- Description of the task
Extract, without alteration, each line from the start of the listing to the line bearing "return piece".

- Recorded data
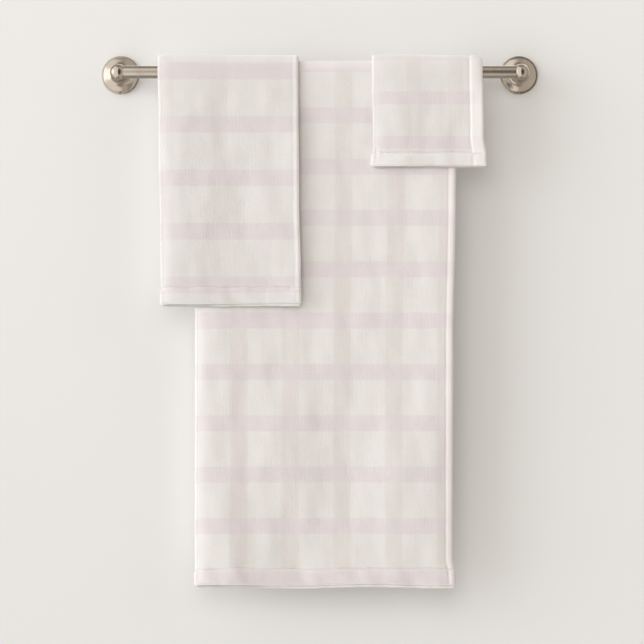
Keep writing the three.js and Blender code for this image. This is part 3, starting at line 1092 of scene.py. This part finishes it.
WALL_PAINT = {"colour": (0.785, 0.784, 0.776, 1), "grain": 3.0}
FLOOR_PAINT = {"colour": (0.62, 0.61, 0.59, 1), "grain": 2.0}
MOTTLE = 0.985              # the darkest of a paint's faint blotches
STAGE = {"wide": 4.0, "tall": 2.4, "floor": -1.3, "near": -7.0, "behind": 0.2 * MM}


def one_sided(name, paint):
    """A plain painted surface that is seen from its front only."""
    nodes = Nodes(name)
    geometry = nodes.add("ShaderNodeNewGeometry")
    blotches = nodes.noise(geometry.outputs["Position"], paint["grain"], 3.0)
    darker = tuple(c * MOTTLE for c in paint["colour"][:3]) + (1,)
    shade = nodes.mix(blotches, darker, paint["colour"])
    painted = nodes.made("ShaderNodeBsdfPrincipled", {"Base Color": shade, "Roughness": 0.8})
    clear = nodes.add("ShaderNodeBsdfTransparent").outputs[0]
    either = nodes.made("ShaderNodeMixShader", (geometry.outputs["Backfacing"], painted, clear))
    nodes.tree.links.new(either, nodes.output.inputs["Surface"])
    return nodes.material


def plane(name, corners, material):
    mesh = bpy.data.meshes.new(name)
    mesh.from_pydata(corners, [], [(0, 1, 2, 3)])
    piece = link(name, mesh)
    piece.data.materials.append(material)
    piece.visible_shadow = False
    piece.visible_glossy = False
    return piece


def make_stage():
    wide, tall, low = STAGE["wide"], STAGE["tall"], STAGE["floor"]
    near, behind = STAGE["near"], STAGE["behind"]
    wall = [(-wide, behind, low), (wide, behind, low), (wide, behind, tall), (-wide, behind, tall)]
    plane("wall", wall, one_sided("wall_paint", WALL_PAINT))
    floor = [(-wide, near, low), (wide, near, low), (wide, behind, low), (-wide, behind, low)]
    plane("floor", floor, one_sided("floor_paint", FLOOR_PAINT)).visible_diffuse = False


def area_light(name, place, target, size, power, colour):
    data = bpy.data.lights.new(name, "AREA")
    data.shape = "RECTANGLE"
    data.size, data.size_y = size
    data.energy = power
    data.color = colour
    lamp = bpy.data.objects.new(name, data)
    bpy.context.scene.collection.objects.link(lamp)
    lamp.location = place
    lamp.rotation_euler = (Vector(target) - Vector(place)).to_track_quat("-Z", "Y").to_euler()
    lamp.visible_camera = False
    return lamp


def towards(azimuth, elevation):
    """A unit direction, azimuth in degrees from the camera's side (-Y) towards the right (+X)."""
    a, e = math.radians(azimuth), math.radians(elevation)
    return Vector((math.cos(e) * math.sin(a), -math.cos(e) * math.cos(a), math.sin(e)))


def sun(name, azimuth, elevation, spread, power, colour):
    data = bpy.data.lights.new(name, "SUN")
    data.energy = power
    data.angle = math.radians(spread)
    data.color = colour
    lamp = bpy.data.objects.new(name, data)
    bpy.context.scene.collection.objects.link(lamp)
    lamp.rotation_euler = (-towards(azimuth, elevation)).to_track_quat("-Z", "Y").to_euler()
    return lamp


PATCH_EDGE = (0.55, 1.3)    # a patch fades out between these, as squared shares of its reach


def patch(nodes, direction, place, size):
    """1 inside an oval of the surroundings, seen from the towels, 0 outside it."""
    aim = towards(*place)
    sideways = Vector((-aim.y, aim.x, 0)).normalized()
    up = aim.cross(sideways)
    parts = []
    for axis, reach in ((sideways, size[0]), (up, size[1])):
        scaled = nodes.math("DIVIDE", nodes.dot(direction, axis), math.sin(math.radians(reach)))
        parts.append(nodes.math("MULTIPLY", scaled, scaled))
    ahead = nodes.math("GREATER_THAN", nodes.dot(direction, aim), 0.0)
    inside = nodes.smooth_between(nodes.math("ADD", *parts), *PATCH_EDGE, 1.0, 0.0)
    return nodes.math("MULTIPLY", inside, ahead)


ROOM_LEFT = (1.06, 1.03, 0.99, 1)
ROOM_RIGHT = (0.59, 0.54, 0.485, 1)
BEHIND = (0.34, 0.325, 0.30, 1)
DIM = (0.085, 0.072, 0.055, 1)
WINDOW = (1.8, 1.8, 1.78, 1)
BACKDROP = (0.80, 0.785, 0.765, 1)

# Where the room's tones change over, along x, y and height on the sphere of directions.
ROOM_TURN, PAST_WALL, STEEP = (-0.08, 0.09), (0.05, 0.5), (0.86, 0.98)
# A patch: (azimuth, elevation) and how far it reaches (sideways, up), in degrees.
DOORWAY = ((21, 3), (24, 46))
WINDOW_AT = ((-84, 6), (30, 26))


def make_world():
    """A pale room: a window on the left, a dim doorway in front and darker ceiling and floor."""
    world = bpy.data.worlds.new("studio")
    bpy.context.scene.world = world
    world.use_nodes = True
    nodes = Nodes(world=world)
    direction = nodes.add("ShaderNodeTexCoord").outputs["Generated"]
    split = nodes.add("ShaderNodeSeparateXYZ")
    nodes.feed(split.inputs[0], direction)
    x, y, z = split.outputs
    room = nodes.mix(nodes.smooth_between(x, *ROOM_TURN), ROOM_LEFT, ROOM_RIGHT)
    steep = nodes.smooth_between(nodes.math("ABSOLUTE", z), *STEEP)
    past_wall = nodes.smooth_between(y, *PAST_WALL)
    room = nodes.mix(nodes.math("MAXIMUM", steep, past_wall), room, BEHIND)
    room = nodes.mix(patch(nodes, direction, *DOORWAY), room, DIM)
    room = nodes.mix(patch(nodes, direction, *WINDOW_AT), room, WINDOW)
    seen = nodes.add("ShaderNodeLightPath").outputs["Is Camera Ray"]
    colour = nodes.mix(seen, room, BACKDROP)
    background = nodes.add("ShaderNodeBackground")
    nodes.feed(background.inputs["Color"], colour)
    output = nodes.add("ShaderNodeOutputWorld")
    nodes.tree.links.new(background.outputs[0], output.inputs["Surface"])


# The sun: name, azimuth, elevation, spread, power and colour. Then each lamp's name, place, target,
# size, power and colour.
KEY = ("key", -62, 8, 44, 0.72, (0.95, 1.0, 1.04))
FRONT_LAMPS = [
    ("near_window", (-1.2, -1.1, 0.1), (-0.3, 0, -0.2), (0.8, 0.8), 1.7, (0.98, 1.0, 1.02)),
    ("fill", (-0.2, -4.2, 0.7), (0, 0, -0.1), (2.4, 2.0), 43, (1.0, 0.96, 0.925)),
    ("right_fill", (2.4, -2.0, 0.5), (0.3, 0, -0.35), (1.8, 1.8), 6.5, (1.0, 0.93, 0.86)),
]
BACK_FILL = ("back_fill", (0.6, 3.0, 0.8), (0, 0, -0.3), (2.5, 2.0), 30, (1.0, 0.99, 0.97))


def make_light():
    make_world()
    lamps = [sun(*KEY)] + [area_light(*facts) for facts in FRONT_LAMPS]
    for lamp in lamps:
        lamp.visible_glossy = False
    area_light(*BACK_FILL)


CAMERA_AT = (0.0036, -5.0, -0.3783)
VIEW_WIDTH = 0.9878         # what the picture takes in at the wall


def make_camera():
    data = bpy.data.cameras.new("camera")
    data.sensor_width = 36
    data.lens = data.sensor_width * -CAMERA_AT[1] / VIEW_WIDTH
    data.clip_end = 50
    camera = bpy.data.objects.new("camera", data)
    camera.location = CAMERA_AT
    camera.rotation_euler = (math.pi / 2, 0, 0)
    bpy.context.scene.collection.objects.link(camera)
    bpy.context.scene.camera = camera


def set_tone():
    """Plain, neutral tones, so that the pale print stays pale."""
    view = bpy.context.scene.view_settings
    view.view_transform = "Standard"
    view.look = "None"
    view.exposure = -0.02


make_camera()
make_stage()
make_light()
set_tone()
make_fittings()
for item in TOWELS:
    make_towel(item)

- Reply to the exercise
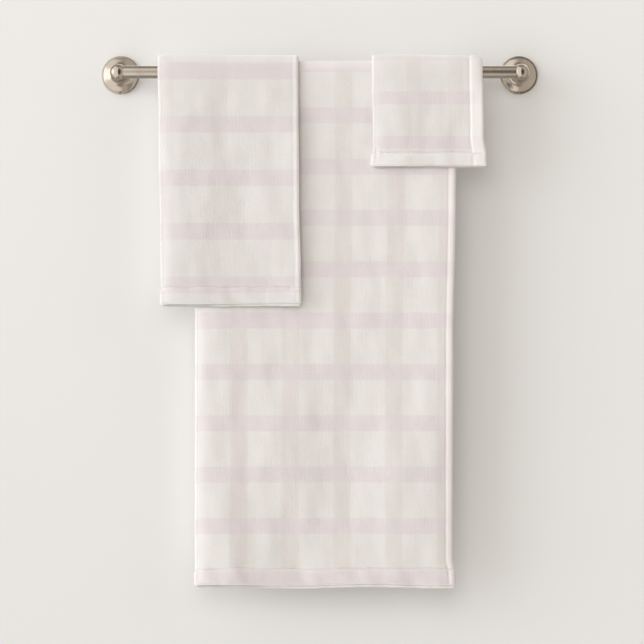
Keep writing the three.js and Blender code for this image. This is part 3, starting at line 1092 of scene.py. This part finishes it.
WALL_PAINT = {"colour": (0.785, 0.784, 0.776, 1), "grain": 3.0}
FLOOR_PAINT = {"colour": (0.62, 0.61, 0.59, 1), "grain": 2.0}
MOTTLE = 0.985              # the darkest of a paint's faint blotches
STAGE = {"wide": 4.0, "tall": 2.4, "floor": -1.3, "near": -7.0, "behind": 0.2 * MM}


def one_sided(name, paint):
    """A plain painted surface that is seen from its front only."""
    nodes = Nodes(name)
    geometry = nodes.add("ShaderNodeNewGeometry")
    blotches = nodes.noise(geometry.outputs["Position"], paint["grain"], 3.0)
    darker = tuple(c * MOTTLE for c in paint["colour"][:3]) + (1,)
    shade = nodes.mix(blotches, darker, paint["colour"])
    painted = nodes.made("ShaderNodeBsdfPrincipled", {"Base Color": shade, "Roughness": 0.8})
    clear = nodes.add("ShaderNodeBsdfTransparent").outputs[0]
    either = nodes.made("ShaderNodeMixShader", (geometry.outputs["Backfacing"], painted, clear))
    nodes.tree.links.new(either, nodes.output.inputs["Surface"])
    return nodes.material


def plane(name, corners, material):
    mesh = bpy.data.meshes.new(name)
    mesh.from_pydata(corners, [], [(0, 1, 2, 3)])
    piece = link(name, mesh)
    piece.data.materials.append(material)
    piece.visible_shadow = False
    piece.visible_glossy = False
    return piece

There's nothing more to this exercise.